» **WHAT IS EXPECTED**
Note each line that includes the word "JSON". Copy those lines.

» **MATERIAL SHOWN**
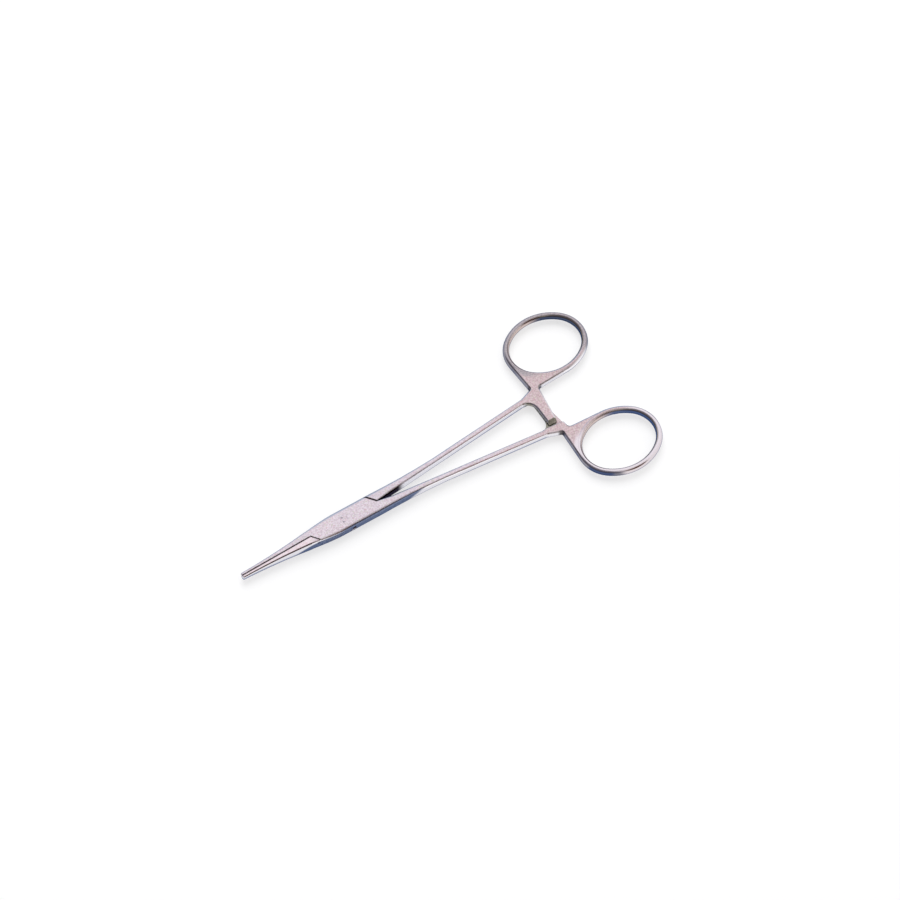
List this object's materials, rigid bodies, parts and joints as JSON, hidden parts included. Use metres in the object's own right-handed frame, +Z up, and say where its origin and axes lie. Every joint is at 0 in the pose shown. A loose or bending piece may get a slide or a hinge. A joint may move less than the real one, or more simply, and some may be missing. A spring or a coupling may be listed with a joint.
{
  "type": "hemostat forceps",
  "caption": "Slim locking surgical forceps with straight serrated jaws, a box lock hinge, tapering shanks, interlocking ratchet arms and oval finger rings.",
  "frame": {"origin": "on the hinge axis, at the underside of the box lock", "axes": "+X from the hinge to the finger rings, so the jaws point to -X; +Y towards the ring of the tongue half; +Z up along the hinge axis, out of the box lock's upper face"},
  "size_m": [0.1249, 0.0594, 0.0036],
  "materials": {
    "satin_steel": "satin",
    "pin_steel": "satin"
  },
  "bodies": {
    "female": {"box_half": "satin_steel", "box_lock_pin": "pin_steel"},
    "male": {"tongue_half": "satin_steel"}
  },
  "joints": [
    {"name": "box_lock_hinge", "type": "hinge", "parent": "female", "child": "male", "pos_m": [0, 0, 0.0018], "axis": [0, 0, 1], "range_deg": [0, 60]}
  ]
}
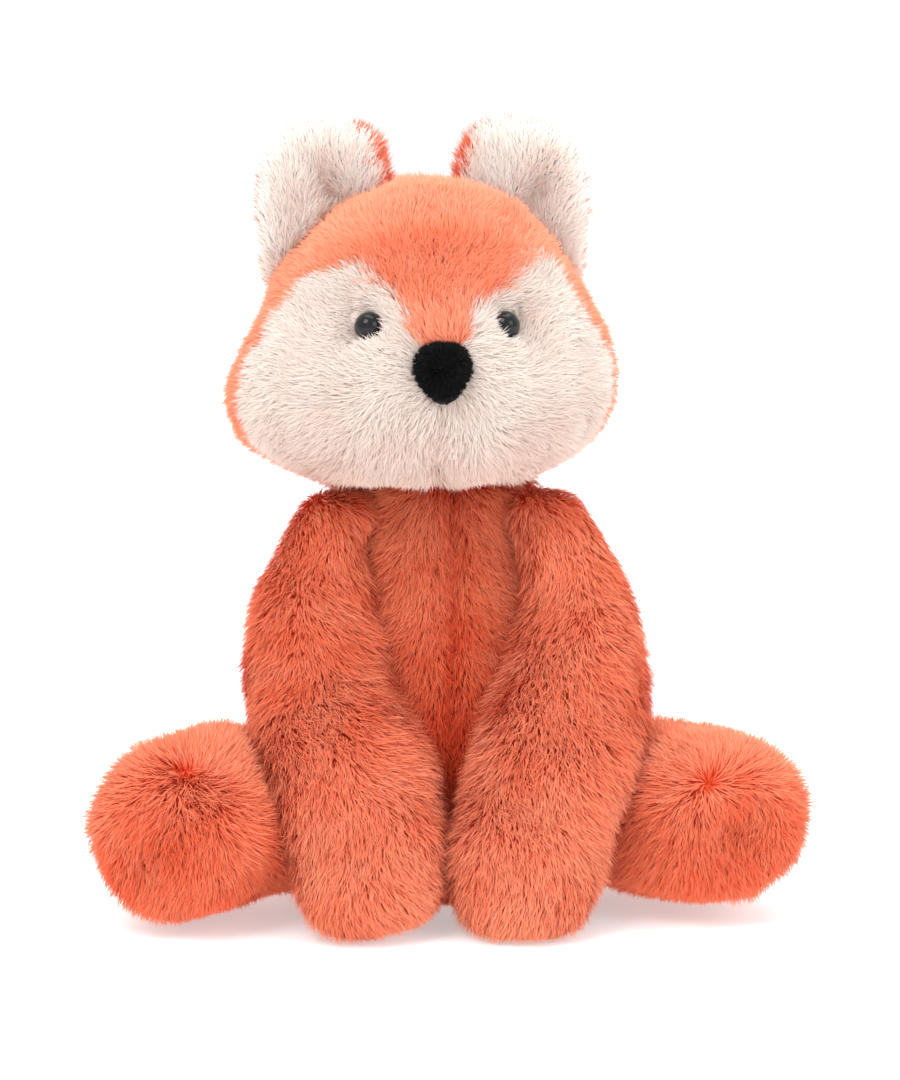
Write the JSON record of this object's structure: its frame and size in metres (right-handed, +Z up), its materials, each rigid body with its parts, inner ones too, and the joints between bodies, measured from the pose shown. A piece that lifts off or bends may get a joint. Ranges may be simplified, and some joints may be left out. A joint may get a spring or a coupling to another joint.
{
  "type": "plush fox",
  "caption": "Seated plush fox with a large cream-cheeked head, hanging arms, splayed legs, a tail, plastic eyes and a soft nose; head, arms, legs and tail turn on their seams.",
  "frame": {"origin": "middle of the flat seat under the torso, on the floor", "axes": "+Z up, -Y the way the fox faces, +X to the right as seen from its front"},
  "size_m": [0.2275, 0.2301, 0.254],
  "materials": {
    "orange_plush": "long soft pile, light at the tips",
    "belly_plush": "the same pile combed down and pressed, darker",
    "cream_plush": "long soft pile, cream",
    "nose_velvet": "short black plush",
    "eye_plastic": "polished black",
    "washer_nylon": "moulded",
    "stuffing_fibre": "loose polyester fibre",
    "bag_linen": "plain weave bag of pellets"
  },
  "bodies": {
    "torso": {"torso_front_left": "belly_plush", "torso_front_right": "belly_plush", "torso_back_left": "orange_plush", "torso_back_right": "orange_plush", "torso_seat": "orange_plush", "pellet_bag": "bag_linen", "torso_stuffing": "stuffing_fibre"},
    "head": {"head_crown": "orange_plush", "head_back_left": "orange_plush", "head_back_right": "orange_plush", "cheek_left": "cream_plush", "cheek_right": "cream_plush", "head_stuffing": "stuffing_fibre", "ear_left_outer": "orange_plush", "ear_left_inner": "cream_plush", "ear_right_outer": "orange_plush", "ear_right_inner": "cream_plush", "eye_left": "eye_plastic", "eye_right": "eye_plastic", "eye_washer_left": "washer_nylon", "eye_washer_right": "washer_nylon", "nose_cover": "nose_velvet", "nose_stuffing": "stuffing_fibre"},
    "arm_left": {"arm_left": "orange_plush", "arm_left_stuffing": "stuffing_fibre"},
    "arm_right": {"arm_right": "orange_plush", "arm_right_stuffing": "stuffing_fibre"},
    "leg_left": {"leg_left": "orange_plush", "leg_left_stuffing": "stuffing_fibre"},
    "leg_right": {"leg_right": "orange_plush", "leg_right_stuffing": "stuffing_fibre"},
    "tail": {"tail": "orange_plush", "tail_tip": "cream_plush", "tail_stuffing": "stuffing_fibre"}
  },
  "joints": [
    {"name": "head_turn", "type": "hinge", "parent": "torso", "child": "head", "pos_m": [-0.0085, -0.006, 0.138], "axis": [0, 0, 1], "range_deg": [-30, 30], "stiffness_Nm_per_rad": 0.03},
    {"name": "arm_left_swing", "type": "hinge", "parent": "torso", "child": "arm_left", "pos_m": [-0.0435, -0.014, 0.112], "axis": [-1, 0, 0], "range_deg": [0, 50]},
    {"name": "arm_right_swing", "type": "hinge", "parent": "torso", "child": "arm_right", "pos_m": [0.0375, -0.014, 0.112], "axis": [-1, 0, 0], "range_deg": [0, 50]},
    {"name": "leg_left_swing", "type": "hinge", "parent": "torso", "child": "leg_left", "pos_m": [-0.045, 0, 0.0375], "axis": [1, 0, 0], "range_deg": [0, 75]},
    {"name": "leg_right_swing", "type": "hinge", "parent": "torso", "child": "leg_right", "pos_m": [0.045, 0, 0.0375], "axis": [1, 0, 0], "range_deg": [0, 75]},
    {"name": "tail_wag", "type": "hinge", "parent": "torso", "child": "tail", "pos_m": [0, 0.042, 0.026], "axis": [0, 0, 1], "range_deg": [-30, 30]}
  ]
}
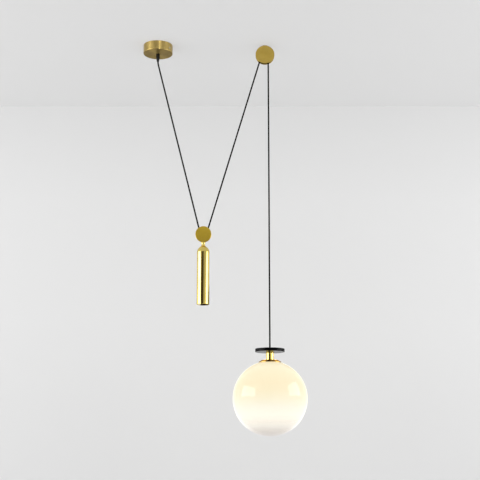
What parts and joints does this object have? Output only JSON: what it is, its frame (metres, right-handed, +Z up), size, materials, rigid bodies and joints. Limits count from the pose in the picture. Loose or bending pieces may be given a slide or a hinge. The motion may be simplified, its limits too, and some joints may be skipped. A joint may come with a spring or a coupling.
{
  "type": "rise and fall pendant light",
  "caption": "Pendant globe light on a textile cord that runs over a ceiling pulley and under a sliding counterweight, so the lamp can be raised and lowered by hand.",
  "frame": {"origin": "centre of the canopy on the ceiling plane", "axes": "+Z up to the ceiling, +X from the canopy towards the ceiling pulley and the lamp, +Y away from the viewer; every cord run lies in the plane Y = 0"},
  "size_m": [0.6973, 0.305, 1.6815],
  "materials": {
    "satin_brass": "satin, fine brushed, lacquered",
    "polished_brass": "mirror polished, lacquered",
    "plated_steel": "zinc plated",
    "white_nylon": "moulded",
    "core_insulation": "extruded",
    "black_nylon": "moulded, satin",
    "woven_cord": "braided textile sleeve",
    "washer_nylon": "moulded",
    "wheel_acetal": "turned",
    "bush_bronze": "sintered",
    "ballast_steel": "turned",
    "black_gloss_aluminium": "black gloss enamel",
    "clear_rubber": "moulded",
    "opal_glass": "blown, white fading to clear at the bottom",
    "holder_phenolic": "moulded",
    "holder_insert": "moulded",
    "bulb_tip_metal": "plated",
    "bulb_base_metal": "rolled thread",
    "bulb_opal": "opal, lit"
  },
  "bodies": {
    "ceiling": {"mounting_plate": "plated_steel", "canopy_cup": "satin_brass", "canopy_side_screws": "satin_brass", "earth_screw": "plated_steel", "terminal_block": "white_nylon", "canopy_cores": "core_insulation", "cord_grip": "black_nylon", "cord_grip_stem": "plated_steel", "cord_grip_nut": "plated_steel", "canopy_cord_tail": "woven_cord", "left_cord_run": "woven_cord", "right_cord_run": "woven_cord", "ceiling_cord_wrap": "woven_cord", "drop_cord": "woven_cord", "ceiling_cheek_front": "satin_brass", "ceiling_cheek_rear": "satin_brass", "ceiling_axle": "plated_steel", "ceiling_washers": "washer_nylon", "hanger_screws": "plated_steel", "hanger_block": "satin_brass"},
    "ceiling_wheel": {"ceiling_wheel": "wheel_acetal", "ceiling_wheel_bush": "bush_bronze"},
    "counterweight": {"counterweight_cheek_front": "satin_brass", "counterweight_cheek_rear": "satin_brass", "counterweight_axle": "plated_steel", "counterweight_washers": "washer_nylon", "counterweight_stem_screws": "plated_steel", "counterweight_stem": "satin_brass", "counterweight_casing": "polished_brass", "counterweight_ballast": "ballast_steel", "counterweight_bottom_plug": "polished_brass", "counterweight_cord_wrap": "woven_cord"},
    "counterweight_wheel": {"counterweight_wheel": "wheel_acetal", "counterweight_wheel_bush": "bush_bronze"},
    "lamp": {"lamp_disc": "black_gloss_aluminium", "lamp_cord_bush": "black_nylon", "lamp_cord_tail": "woven_cord", "lamp_nipple": "plated_steel", "lamp_top_nut": "plated_steel", "lamp_neck": "polished_brass", "globe_cap": "polished_brass", "globe_gasket": "clear_rubber", "glass_globe": "opal_glass", "globe_clamp_bar": "plated_steel", "globe_clamp_pads": "clear_rubber", "globe_clamp_nut": "plated_steel", "lampholder_dome": "holder_phenolic", "lampholder_body": "holder_phenolic", "lampholder_insert": "holder_insert", "lampholder_screw_shell": "polished_brass", "lampholder_contact": "polished_brass", "bulb_tip": "bulb_tip_metal", "bulb_base": "bulb_base_metal", "bulb_envelope": "bulb_opal"}
  },
  "joints": [
    {"name": "lamp_rise", "type": "slide", "parent": "ceiling", "child": "lamp", "axis": [0, 0, 1], "range_m": [-0.4, 0.5], "deforming": ["drop_cord"]},
    {"name": "counterweight_travel", "type": "slide", "parent": "ceiling", "child": "counterweight", "axis": [0, 0, 1], "range_m": [-0.262, 0.21], "deforming": ["left_cord_run", "right_cord_run"]},
    {"name": "ceiling_wheel_spin", "type": "hinge", "parent": "ceiling", "child": "ceiling_wheel", "pos_m": [0.4673, 0, -0.043], "axis": [0, 1, 0], "continuous": true},
    {"name": "counterweight_wheel_spin", "type": "hinge", "parent": "counterweight", "child": "counterweight_wheel", "pos_m": [0.204, 0, -0.844], "axis": [0, 1, 0], "continuous": true}
  ],
  "couplings": [
    {"joint": "counterweight_travel", "follows": "lamp_rise", "ratio": -0.522},
    {"joint": "ceiling_wheel_spin", "follows": "lamp_rise", "rad_per_m": -71.429},
    {"joint": "counterweight_wheel_spin", "follows": "lamp_rise", "rad_per_m": 41.667}
  ]
}
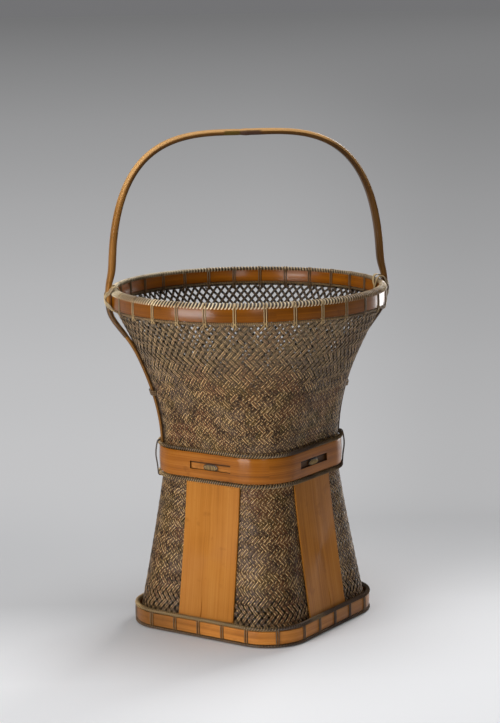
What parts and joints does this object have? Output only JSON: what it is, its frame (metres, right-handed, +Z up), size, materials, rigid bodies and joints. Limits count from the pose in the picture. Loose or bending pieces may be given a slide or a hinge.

» **REPLY TO THE EXERCISE**
List this object's materials, rigid bodies, parts and joints as JSON, hidden parts included. Use metres in the object's own right-handed frame, +Z up, and say where its origin and axes lie. Every joint is at 0 in the pose shown. A loose or bending piece may get a slide or a hinge. A joint may move less than the real one, or more simply, and some may be missing. A spring or a coupling may be listed with a joint.
Write the JSON record of this object's structure: its frame and size in metres (right-handed, +Z up), its materials, each rigid body with its parts, inner ones too, and the joints between bodies, measured from the pose shown. A piece that lifts off or bends may get a joint. Ranges may be simplified, and some joints may be left out. A joint may get a spring or a coupling to another joint.
What parts and joints does this object have? Output only JSON: what it is, its frame (metres, right-handed, +Z up), size, materials, rigid bodies and joints. Limits count from the pose in the picture. Loose or bending pieces may be given a slide or a hinge. The motion may be simplified, its limits too, and some joints may be skipped. A joint may come with a spring or a coupling.
What parts and joints does this object have? Output only JSON: what it is, its frame (metres, right-handed, +Z up), size, materials, rigid bodies and joints. Limits count from the pose in the picture. Loose or bending pieces may be given a slide or a hinge.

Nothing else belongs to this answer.